How can I iterate this code (or a more efficient version of this code) over every date in a data frame comprised of many dates?

I realize the final data set will be huge. ((31 years * 365 days per year * 24 hours per day) = 280,320 rows)

Answer 1

Seems like data.table could make this easy!

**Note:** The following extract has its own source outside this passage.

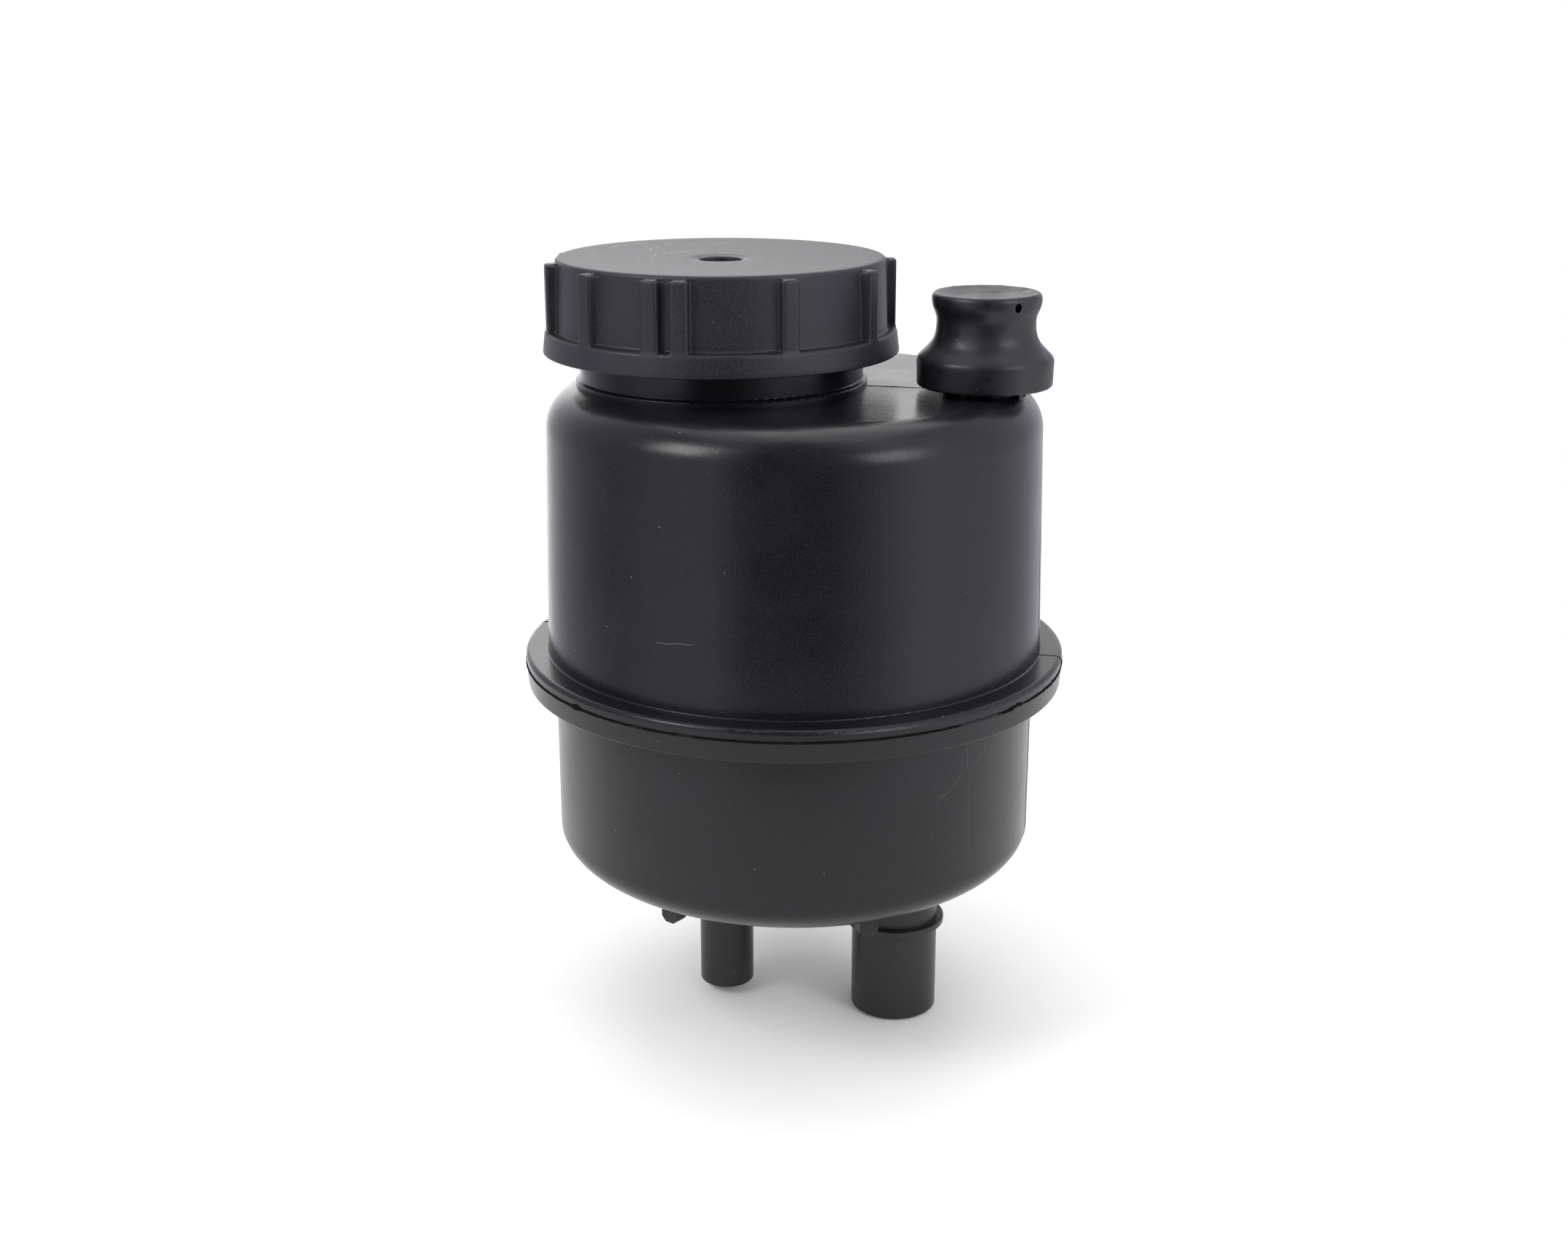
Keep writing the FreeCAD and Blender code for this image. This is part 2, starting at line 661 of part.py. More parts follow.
def zigzag(outer_r, inner_r, z):
    points = []
    for i in range(2 * PLEATS):
        angle = math.pi * i / PLEATS
        r = outer_r if i % 2 == 0 else inner_r
        points.append(vec(NECK_X + r * math.cos(angle), r * math.sin(angle), z))
    return Part.Wire(Part.makePolygon(points + points[:1]))


def filter_media():
    low = FILTER_BOTTOM_Z + PLATE_T
    high = FILTER_TOP_Z - PLATE_T
    outer = zigzag(PLEAT_OUT_R, PLEAT_IN_R + PLEAT_BAND, low)
    inner = zigzag(PLEAT_OUT_R - PLEAT_BAND, PLEAT_IN_R, low)
    band = Part.Face(outer).cut(Part.Face(inner))
    return band.extrude(vec(0, 0, high - low))


def perforated(outer_r, thickness, hole_r, rows, per_row):
    """Tube on the filter's axis with rows of round holes through its wall."""
    low = FILTER_BOTTOM_Z + PLATE_T
    high = FILTER_TOP_Z - PLATE_T
    tube = ring(outer_r, outer_r - thickness, low, high, NECK_X)
    holes = []
    for row in range(rows):
        z = low + (high - low) * (row + 0.5) / rows
        for i in range(per_row):
            hole = Part.makeCylinder(hole_r, 4, vec(NECK_X + outer_r - 2, 0, z), vec(1, 0, 0))
            holes.append(around(hole, 360 * (i + 0.5 * (row % 2)) / per_row, NECK_X))
    return tube.cut(holes)


def filter_core():
    return perforated(CORE_R, CORE_T, 2.2, 7, 6)


def filter_wrap():
    return perforated(WRAP_R, WRAP_T, 3.4, 7, 12)


def filter_seal():
    return ring(SEAL_R, PLATE_BORE_R, SEAT_Z, FILTER_BOTTOM_Z, NECK_X)


# --------------------------------------------------------------- the baffles
def baffle_plate():
    """Upright wall across the tank, with passages along its bottom edge."""
    slab = block(BAFFLE_X, BAFFLE_X + BAFFLE_T, -TANK_R, TANK_R, BAFFLE_BOTTOM_Z, BAFFLE_TOP_Z)
    room = lower_skin(WALL_T + BAFFLE_GAP, BAFFLE_TOP_Z + 1)
    plate = slab.common(room)
    passages = []
    for y in (-34, 0, 34):
        passages.append(block(BAFFLE_X - 1, BAFFLE_X + BAFFLE_T + 1, y - 7, y + 7,
                              BAFFLE_BOTTOM_Z - 1, BAFFLE_BOTTOM_Z + 12))
    return plate.cut(passages)


def suction_baffle():
    plate = rod(ANTI_VORTEX_R, ANTI_VORTEX_Z, ANTI_VORTEX_Z + 1.6, SUCTION_X)
    legs = []
    for i in range(3):
        leg = rod(LEG_R, BOTTOM_Z + WALL_T, ANTI_VORTEX_Z + LEG_INSET,
                  SUCTION_X + ANTI_VORTEX_R - LEG_R - LEG_INSET)
        legs.append(around(leg, 60 + 120 * i, SUCTION_X))
    return fused([plate] + legs)


NODES = {
    "upper_shell": upper_shell,
    "lower_shell": lower_shell,
    "return_hose_stub": return_hose_stub,
    "suction_hose_stub": suction_hose_stub,
    "weld_bead": weld_bead,
    "filler_cap": filler_cap,
    "cap_gasket": cap_gasket,
    "cap_slip_ring": cap_slip_ring,
    "dipstick_hub": dipstick_hub,
    "dipstick_blade": blade,
    "vent_boot": vent_boot,
    "vent_foam": vent_foam,
    "vent_splash_guard": vent_splash_guard,
    "strainer_basket": strainer_basket,
    "strainer_screen": strainer_screen,
    "hold_down_spring": hold_down_spring,
    "filter_top_plate": filter_top_plate,
    "filter_bottom_plate": filter_bottom_plate,
    "filter_media": filter_media,
    "filter_core": filter_core,
    "filter_wrap": filter_wrap,
    "filter_seal": filter_seal,
    "baffle_plate": baffle_plate,
    "suction_baffle": suction_baffle,
}

os.makedirs("parts", exist_ok=True)
for name, make in NODES.items():
    shape = make()
    solids = shape.Solids
    if len(solids) == 1:
        shape = solids[0]
    print(name, "solids", len(solids), "valid", shape.isValid(), "volume", round(shape.Volume, 1))
    shape.exportStep("parts/" + name + ".step")
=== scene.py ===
import math

import bmesh
import bpy
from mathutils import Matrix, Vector, noise


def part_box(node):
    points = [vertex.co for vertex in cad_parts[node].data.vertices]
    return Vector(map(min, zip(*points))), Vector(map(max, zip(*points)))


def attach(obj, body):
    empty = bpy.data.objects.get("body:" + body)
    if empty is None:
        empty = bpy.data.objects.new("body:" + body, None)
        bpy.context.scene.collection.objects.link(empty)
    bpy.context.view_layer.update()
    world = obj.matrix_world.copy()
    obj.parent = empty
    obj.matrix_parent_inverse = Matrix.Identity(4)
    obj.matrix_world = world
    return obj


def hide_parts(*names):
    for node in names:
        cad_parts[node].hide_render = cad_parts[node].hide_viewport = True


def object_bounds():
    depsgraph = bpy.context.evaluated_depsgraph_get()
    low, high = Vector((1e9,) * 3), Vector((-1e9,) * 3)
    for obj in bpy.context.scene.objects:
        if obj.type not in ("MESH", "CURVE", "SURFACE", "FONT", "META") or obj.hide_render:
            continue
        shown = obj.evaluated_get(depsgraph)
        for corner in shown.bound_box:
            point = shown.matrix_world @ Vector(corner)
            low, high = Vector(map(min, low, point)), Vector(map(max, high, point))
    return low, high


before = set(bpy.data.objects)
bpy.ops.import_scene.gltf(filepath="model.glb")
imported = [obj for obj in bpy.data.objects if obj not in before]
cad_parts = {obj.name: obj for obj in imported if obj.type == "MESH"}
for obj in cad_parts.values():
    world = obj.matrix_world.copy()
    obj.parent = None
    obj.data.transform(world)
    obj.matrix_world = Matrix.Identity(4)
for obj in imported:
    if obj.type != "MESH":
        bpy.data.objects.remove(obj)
cad_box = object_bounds()

# Hydraulic reservoir: a welded black plastic tank with a screw cap, a rubber
# vent cover and two hose stubs, in the frame of the CAD model. The camera,
# the lights and the floor are in metres, materials and shapes in millimetres.
MM = 0.001

# ---------------------------------------------------------------- the camera
CAMERA_PLACE = (0.1138, -0.5262, 0.1809)
CAMERA_TILT = 72.67           # degrees up from straight down
CAMERA_HEADING = 12.51        # degrees to the left of +Y
LENS = 45.106                 # mm, on a 36 mm wide sensor

# ------------------------------------------------------------------ lighting
FLOOR_GAP = 0.0004
FLOOR_R = 0.36
FLOOR_SIDES = 96
SOFTBOX_DISTANCE = 1.15
# Brightness of the studio that gloss mirrors, by compass direction in degrees
# from the camera, to its right: pale walls with a dark gap round the camera.
STUDIO = (
    (-180, 2.0), (-168, 2.3), (-152, 1.15), (-132, 0.72), (-85, 0.46), (-62, 0.98), (-34, 1.12),
    (-22, 0.05), (14, 0.05),
    (32, 0.62), (60, 1.72), (98, 1.0), (130, 0.74), (152, 0.95), (172, 1.15), (180, 1.8),
)
STUDIO_PEAK = 2.3
STUDIO_TINT = (0.98, 0.97, 1.09)
BACKDROP_TURN = 160           # degrees: the tint is a faint blue cast, left out past here
STUDIO_SOFT = 0.98            # even light for matt surfaces, the floor above all


def add_camera():
    data = bpy.data.cameras.new("camera")
    data.sensor_width = 36.0
    data.lens = LENS
    data.clip_start = 0.01
    camera = bpy.data.objects.new("camera", data)
    camera.location = CAMERA_PLACE
    camera.rotation_euler = (math.radians(CAMERA_TILT), 0, math.radians(CAMERA_HEADING))
    bpy.context.scene.collection.objects.link(camera)
    bpy.context.scene.camera = camera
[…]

First, enclose your modeling logic in a function:

ModelHourly <- function(hour, rise, tmax, tmin) {
  peakhour <- 14
  tavg <- (tmax + tmin) / 2
  amp <- (tmax - tmin) / 2
  tmod <- ifelse(hour < rise, tavg + amp * cos(pi * (hour + 10) / (10 + rise)), 
         ifelse(hour > peakhour, tavg + amp * cos(pi * (hour - peakhour) / (10 + rise)),
                ifelse(hour >= rise, tavg - amp * cos(pi * (hour - rise) / (peakhour - rise)),
                       99999))) 
  return(tmod)
}

Now set up an example dataset which is two days.

d8a <- data.frame(
  Day.of.Year = 213, 
  Date = as.Date("01-Aug-2011",format = "%d-%b-%Y"), 
  SunRise_decimal = 4.9, 
  Air.Temperature.Minimum..degC. = 8.0, 
  Air.Temperature.Maximum..degC. = 22.1
) 
d9a <- 
  data.frame(
    Day.of.Year = 214, 
    Date = as.Date("02-Aug-2011",format = "%d-%b-%Y"), 
    SunRise_decimal = 5.0, 
    Air.Temperature.Minimum..degC. = 7.0, 
    Air.Temperature.Maximum..degC. = 25.1
  ) 

dat <- rbind(d8a, d9a)

Turn it into a data.table

library('data.table')
dat <- as.data.table(dat)

Now we need to replicate each row 24 times and fill it with 0:23. This seemed the easiest way to do that conceptually, but there are probably slicker approaches:

hourly <- dat[, .(hour=0:23), .(Date)]
dat <- merge(hourly, dat, by='Date')

If you're unfamiliar with data.table, what I've done is create a new table (hourly) which has a column called "hour" that is 0:23, and I do this by each Date. Then we merge it back to the original data table on the Date column.

Now it's simply a matter of calling your function!

dat[, modeled := ModelHourly(hour, SunRise_decimal, Air.Temperature.Maximum..degC., Air.Temperature.Minimum..degC.)]

If you plot(dat$modeled) you'll see two sine curves

Answer 2

A very simple approach would be a for loop, I guess you could also do something with apply, but I guess a loop will be sufficient here especially since its just 11000 calculations (...).

Lets assume that your data is saved in the dataframe d8a

    OneDay<-list()
for(i in 1:nrow(d8a)){
OneDay[[i]] <- data.frame(OneDay[[i]] <- matrix(0, ncol = 8, nrow = 24))

hour <- OneDay[[i]][,1] <- c(0:23)
rise <- OneDay[[i]][,2] <- d8a$SunRise_decimal[i]
tmax <- OneDay[[i]][,3] <- d8a$Air.Temperature.Maximum..degC.[i]
tmin <- OneDay[[i]][,4] <- d8a$Air.Temperature.Minimum..degC.[i]
tavg <- OneDay[[i]][,5] <- (OneDay[[i]][,3] + OneDay[[i]][,4]) / 2
peakhour <- OneDay[[i]][,6] <- 14
amp <- OneDay[[i]][,7] <- (OneDay[[i]][,3] - OneDay[[i]][,4])/2

#Now for the actual modelling:

OneDay[[i]][,8] <- ifelse(hour < rise, tavg + amp * cos(pi * (hour + 10) / (10 + rise)), 
           ifelse(hour > peakhour, tavg + amp * cos(pi * (hour - peakhour) / (10 + rise)),
                    ifelse(hour >= rise, tavg - amp * cos(pi * (hour - rise) / (peakhour - rise)),
                                                               99999)))
}

This will probably make you understand the code better since it's essentially your code with a wrapped loop. Every day will now be saved in a seperate list, you can later on combine them or just leave it as it is.